How much does data roaming cost per MB?
Without a plan: roughly $2–10 per MB in the US and much of Asia-Pacific, up to $5–10 per MB in parts of the Middle East and Africa. Inside the EU, wholesale rates are capped at €1.10 per GB in 2026. For comparison, a Zyesims Europe 20GB plan works out to about $0.0009 per MB, over 1,000 times cheaper than pay-per-use roaming.
Do I need to unlock my phone to use an eSIM instead of roaming?
Yes. Your phone must be carrier-unlocked to use a third-party eSIM. On iPhone check Settings > General > About > Carrier Lock; it should say "No SIM restrictions". Phones bought outright from Apple or Samsung are usually unlocked; carrier-financed phones often are not until paid off.
Should I leave data roaming on or off?
Leave it off by default when you travel, unless you are an EU resident inside the EU or have bought a roaming pass. Simply having data roaming enabled costs nothing, the charges only start when data actually flows, but background apps make that happen the moment you land. Off is the safe setting; turn it on deliberately when you have a plan that covers it.
What is the difference between airplane mode and turning off data roaming?
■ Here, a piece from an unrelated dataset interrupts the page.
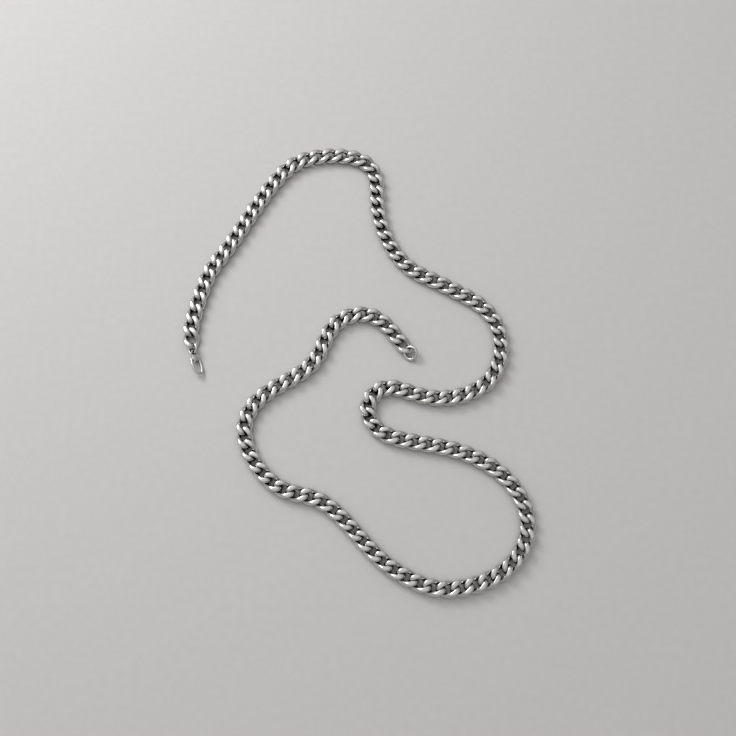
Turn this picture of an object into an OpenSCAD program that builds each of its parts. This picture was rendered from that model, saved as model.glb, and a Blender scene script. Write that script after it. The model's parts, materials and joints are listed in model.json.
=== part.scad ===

Airplane mode kills everything, cellular, WiFi, and Bluetooth, so you receive no calls, texts, or data at all (you can switch WiFi back on manually). Turning off data roaming is narrower: it blocks only foreign mobile data, while calls and SMS still come through at international rates and WiFi keeps working. For most travelers, data roaming off plus a travel eSIM is the better combination.
Do I get charged for receiving calls or texts while abroad?
Receiving SMS is normally free. Incoming calls, answering them, and sending texts can trigger charges even inside a daily pass, because your home carrier reroutes calls internationally to reach you abroad. Using a data eSIM for WhatsApp, iMessage, or other internet-based calls and messages sidesteps these fees entirely.